Em valores atuais, uma saca de soja vale R$ 83, o que renderia ao borracheiro R$ 687 milhões por ano, segundo cálculo da Procuradoria. A assinatura do documento teria favorecido Dias, segundo despacho do ministro do Superior Tribunal de Justiça (STJ) Og Fernandes, que deu início à operação, e a acusação formal da PGR. O acordo foi homologado pelo Centro Judiciário de Solução Consensual de Conflitos Possessórios da Região Oeste, então coordenado pelo juiz Marcio Braga, também alvo da Faroeste e afastado de suas funções.
A instância judicial foi criada dez dias antes da assinatura do acordo pela então presidente do TJ-BA, desembargadora Maria do Socorro Barreto Santiago, presa e denunciada na Faroeste. Segundo o Diário Oficial da época, as justificativas para criação do centro judiciário foram ofícios enviados à Corte pelo gabinete do governador Rui Costa (PT) e pelo Legislativo estadual, então comandado por Coronel, solicitando medidas para reduzir litígios envolvendo a emissão de títulos de propriedade no oeste baiano.
Ao autorizar a Operação Faroeste – deflagrada em 19 de novembro deste ano -, o ministro do Og Fernandes falou em “aceleração extraordinária” entre a criação do centro jurídico e o acordo fundiário.
‘Vidente’
Angelo Coronel, que hoje preside a CPI das Fake News no Senado, afirmou ao jornal O Estado de S. Paulo que havia “zero chance” de que ele ou o governo tivesse conhecimento de qualquer suspeita de venda de sentenças e de que o acordo prejudicaria uma das partes. “Só se eu fosse vidente para saber que havia negociação de sentença no acordo, uma vez que todos saíram de lá alegres e sorridentes”, disse o senador.
Coronel afirmou ainda que decidiu intermediar o acordo após ser procurado por representantes da Associação de Agricultores e Irrigantes da Bahia (Aiba) e da Associação dos Produtores Rurais da Chapada das Mangabeiras (Aprochama). “Como é que o Poder Legislativo de um Estado não tem a ver com a briga?”, disse o senador.
A intenção, segundo ele, era a de tentar pacificar os conflitos na região. “Se o (valor acertado no) acordo foi alto ou baixo eu não sei. Fui apenas o mediador. Sou a favor de que o oeste pacifique e os agricultores possam fazer seu plantio”, afirmou Coronel.
‘Extorsão’
O senador disse também que atuou de forma “neutra” no caso. No entanto, o advogado Aurélio Miguel Dorea, que defende duas famílias de agricultores no processo, relatou que produtores procuraram o gabinete de Coronel para evitar uma “violência judicial”. “Ao contrário do que esperavam, o hoje senador, com sua presença e assinatura, legitimou a consumação de um dos maiores casos de extorsão acontecidos na Bahia”, disse Dorea.

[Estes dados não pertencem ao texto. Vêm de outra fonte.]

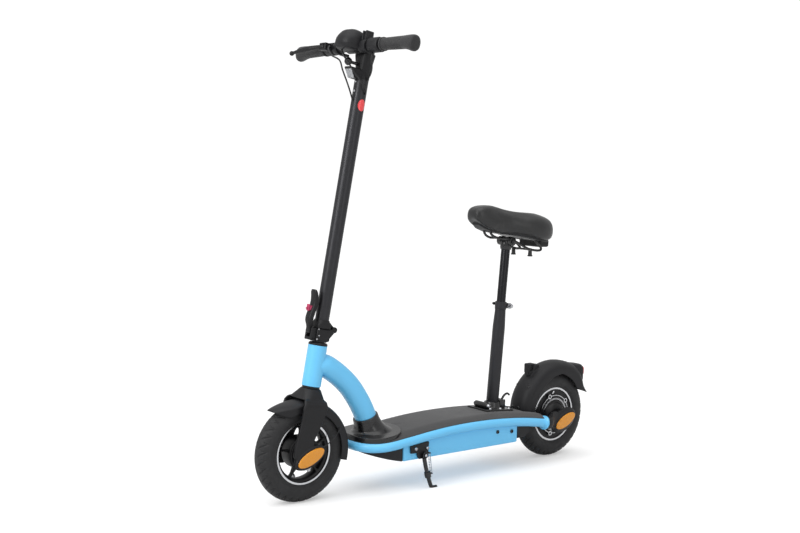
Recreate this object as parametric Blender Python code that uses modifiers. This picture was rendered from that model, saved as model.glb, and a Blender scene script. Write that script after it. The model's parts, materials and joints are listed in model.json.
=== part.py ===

Coronel afirmou que quem o acusa é “indigno”.
A reportagem tentou contato com a Associação de Agricultores e Irrigantes da Bahia e com a Associação dos Produtores Rurais da Chapada das Mangabeiras, mas não obteve resposta até a conclusão desta matéria.
Defesas
A Procuradoria-Geral do Estado da Bahia afirmou que sua participação “no evento de assinatura do acordo” entre os produtores rurais e o borracheiro José Valter Dias ocorreu “a convite dos poderes públicos envolvidos nas suas tratativas”. “Vale ressaltar que o Estado não é, nem nunca foi, parte do processo judicial, muito menos teve qualquer participação na elaboração do acordo”, informou a Procuradoria.
Em nota, a Secretaria de Comunicação do Governo da Bahia se manifestou sobre o motivo pelo qual enviou ofício à presidente do Tribunal de Justiça do Estado para que tomasse providências sobre os conflitos fundiários no oeste baiano. “É dever do poder público propor medidas para mediar conflitos que possam gerar distúrbios sociais, a exemplo do que aconteceu na região em 2017.”

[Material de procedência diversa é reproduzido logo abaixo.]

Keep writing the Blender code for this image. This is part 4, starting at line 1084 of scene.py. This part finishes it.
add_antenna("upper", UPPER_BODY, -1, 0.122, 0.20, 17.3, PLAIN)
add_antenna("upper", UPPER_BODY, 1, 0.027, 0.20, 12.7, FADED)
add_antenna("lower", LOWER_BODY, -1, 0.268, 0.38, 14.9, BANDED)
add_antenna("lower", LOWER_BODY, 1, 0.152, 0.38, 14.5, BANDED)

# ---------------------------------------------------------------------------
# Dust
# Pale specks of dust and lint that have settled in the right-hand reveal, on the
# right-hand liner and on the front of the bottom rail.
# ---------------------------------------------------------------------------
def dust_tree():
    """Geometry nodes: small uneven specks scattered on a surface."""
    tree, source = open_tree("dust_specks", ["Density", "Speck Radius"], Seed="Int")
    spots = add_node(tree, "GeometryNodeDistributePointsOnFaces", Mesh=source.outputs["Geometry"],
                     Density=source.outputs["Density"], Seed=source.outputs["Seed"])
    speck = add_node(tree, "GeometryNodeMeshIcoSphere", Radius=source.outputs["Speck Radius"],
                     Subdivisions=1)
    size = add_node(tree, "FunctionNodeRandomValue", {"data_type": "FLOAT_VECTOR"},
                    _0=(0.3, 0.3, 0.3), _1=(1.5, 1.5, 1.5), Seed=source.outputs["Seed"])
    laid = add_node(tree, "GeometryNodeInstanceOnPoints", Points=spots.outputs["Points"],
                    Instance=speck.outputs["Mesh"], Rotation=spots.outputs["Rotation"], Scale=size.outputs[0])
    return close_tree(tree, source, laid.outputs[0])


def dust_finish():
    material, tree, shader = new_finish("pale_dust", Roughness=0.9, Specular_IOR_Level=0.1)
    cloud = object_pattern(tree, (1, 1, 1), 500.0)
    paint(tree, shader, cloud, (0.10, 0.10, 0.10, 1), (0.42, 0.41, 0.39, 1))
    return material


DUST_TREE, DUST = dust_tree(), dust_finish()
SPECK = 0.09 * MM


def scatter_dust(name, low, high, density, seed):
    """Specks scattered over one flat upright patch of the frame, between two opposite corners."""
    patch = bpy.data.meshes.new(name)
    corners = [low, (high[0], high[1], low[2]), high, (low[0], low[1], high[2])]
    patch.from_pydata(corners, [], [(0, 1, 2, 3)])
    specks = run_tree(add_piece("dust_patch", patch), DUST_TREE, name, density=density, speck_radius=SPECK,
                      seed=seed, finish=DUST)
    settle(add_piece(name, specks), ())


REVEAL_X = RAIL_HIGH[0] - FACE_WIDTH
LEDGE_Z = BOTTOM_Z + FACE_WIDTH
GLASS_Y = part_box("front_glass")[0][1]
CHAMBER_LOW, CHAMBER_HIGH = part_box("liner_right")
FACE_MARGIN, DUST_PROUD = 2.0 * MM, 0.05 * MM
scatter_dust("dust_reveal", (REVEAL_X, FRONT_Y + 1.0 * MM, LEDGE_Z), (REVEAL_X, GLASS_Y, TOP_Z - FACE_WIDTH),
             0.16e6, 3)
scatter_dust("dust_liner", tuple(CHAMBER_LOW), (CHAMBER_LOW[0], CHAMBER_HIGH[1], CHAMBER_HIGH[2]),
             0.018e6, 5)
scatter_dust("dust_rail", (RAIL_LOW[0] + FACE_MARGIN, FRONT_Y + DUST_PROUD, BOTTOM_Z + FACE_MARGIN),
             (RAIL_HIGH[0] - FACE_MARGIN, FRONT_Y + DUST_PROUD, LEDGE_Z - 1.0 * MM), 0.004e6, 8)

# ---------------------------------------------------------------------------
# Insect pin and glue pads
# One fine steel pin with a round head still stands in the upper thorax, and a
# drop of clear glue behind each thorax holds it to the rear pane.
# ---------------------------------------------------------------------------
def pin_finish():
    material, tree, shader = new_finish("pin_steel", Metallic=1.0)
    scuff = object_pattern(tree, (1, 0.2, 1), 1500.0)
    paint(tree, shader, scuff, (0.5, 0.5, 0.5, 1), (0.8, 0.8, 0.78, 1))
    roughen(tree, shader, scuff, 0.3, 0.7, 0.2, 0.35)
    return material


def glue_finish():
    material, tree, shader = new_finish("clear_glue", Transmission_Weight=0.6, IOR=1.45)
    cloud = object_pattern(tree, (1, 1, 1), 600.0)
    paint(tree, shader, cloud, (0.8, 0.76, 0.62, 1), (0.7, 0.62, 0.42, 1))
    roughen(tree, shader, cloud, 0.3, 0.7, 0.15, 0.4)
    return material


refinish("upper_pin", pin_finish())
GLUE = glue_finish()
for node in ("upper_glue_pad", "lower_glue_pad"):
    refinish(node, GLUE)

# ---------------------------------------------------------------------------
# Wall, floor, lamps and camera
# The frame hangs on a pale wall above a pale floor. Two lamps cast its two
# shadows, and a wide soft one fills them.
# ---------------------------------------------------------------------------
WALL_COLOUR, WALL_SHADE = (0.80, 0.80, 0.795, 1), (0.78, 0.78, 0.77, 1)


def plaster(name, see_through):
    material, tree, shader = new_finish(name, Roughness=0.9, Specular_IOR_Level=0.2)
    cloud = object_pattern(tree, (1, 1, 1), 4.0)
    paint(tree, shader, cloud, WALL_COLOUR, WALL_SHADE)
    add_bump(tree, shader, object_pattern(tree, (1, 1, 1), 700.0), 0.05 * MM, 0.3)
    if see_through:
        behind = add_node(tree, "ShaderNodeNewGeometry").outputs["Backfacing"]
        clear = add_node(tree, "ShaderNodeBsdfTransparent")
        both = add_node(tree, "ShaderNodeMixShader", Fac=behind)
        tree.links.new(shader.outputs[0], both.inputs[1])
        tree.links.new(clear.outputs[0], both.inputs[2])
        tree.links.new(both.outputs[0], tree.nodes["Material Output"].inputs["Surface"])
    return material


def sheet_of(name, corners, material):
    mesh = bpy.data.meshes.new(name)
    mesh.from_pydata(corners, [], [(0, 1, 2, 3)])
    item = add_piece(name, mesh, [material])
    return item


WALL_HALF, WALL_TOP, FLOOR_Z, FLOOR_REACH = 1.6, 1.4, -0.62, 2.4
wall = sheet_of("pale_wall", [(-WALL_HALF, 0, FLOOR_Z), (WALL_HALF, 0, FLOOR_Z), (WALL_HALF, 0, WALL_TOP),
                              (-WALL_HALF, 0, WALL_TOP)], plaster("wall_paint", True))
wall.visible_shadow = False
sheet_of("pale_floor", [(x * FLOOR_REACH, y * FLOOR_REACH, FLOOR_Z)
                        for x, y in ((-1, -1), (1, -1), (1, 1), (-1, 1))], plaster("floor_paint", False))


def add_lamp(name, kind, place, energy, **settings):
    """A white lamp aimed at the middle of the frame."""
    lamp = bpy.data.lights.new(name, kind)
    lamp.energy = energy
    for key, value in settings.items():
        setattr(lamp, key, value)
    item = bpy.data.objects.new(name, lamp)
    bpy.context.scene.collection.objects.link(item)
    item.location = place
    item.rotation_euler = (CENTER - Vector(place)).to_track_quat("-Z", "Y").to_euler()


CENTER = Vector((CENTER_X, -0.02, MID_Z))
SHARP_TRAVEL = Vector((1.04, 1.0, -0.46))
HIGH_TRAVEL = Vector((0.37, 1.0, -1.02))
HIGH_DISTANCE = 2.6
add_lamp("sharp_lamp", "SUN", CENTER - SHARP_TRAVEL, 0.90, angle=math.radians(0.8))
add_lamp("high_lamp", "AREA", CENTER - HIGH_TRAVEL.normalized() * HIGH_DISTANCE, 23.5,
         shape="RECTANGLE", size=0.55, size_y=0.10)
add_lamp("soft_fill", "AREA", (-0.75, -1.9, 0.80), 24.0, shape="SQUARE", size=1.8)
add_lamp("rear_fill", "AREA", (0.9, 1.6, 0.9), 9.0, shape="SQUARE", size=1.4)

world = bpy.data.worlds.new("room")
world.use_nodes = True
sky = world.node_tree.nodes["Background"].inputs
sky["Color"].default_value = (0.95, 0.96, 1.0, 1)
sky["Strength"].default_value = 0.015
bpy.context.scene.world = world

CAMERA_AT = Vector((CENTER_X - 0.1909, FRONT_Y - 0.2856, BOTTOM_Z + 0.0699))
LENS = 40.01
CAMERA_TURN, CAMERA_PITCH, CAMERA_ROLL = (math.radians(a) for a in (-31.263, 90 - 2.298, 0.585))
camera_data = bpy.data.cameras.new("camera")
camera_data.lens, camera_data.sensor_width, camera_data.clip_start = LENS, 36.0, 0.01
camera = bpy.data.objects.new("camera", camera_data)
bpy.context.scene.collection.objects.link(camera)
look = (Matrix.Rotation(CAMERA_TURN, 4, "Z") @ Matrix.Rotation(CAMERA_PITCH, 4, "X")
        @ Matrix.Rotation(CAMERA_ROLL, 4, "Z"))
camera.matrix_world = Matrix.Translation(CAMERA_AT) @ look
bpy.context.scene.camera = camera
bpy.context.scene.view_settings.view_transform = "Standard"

Afirmou ainda que a disputa por terra é histórica na região, com registro de casos de homicídio ao longo dos anos.
“Portanto, o único interesse do poder público foi o de buscar agilidade no sentido de evitar agravamento de conflitos e distúrbios sociais, fatos públicos e notórios. Neste sentido, considerando que a questão é de responsabilidade do Poder Judiciário, a solicitação do governador somente poderia ser encaminhada à presidência do Tribunal de Justiça do Estado da Bahia”, diz o comunicado.
O TJ da Bahia afirmou que o Centro Consensual de Conflitos Possessórios foi criado seguindo resolução do Conselho Nacional de Justiça (CNJ) de 29 de novembro de 2010, que institui a criação de Centros Judiciários de Solução de Conflitos e Cidadania. Segundo a Corte, a criação do centro judiciário não impactou os cofres do tribunal porque é abrigado no fórum da comarca.
A defesa do borracheiro José Valter Dias não foi localizada pela reportagem. As informações são do jornal O Estado de S. Paulo.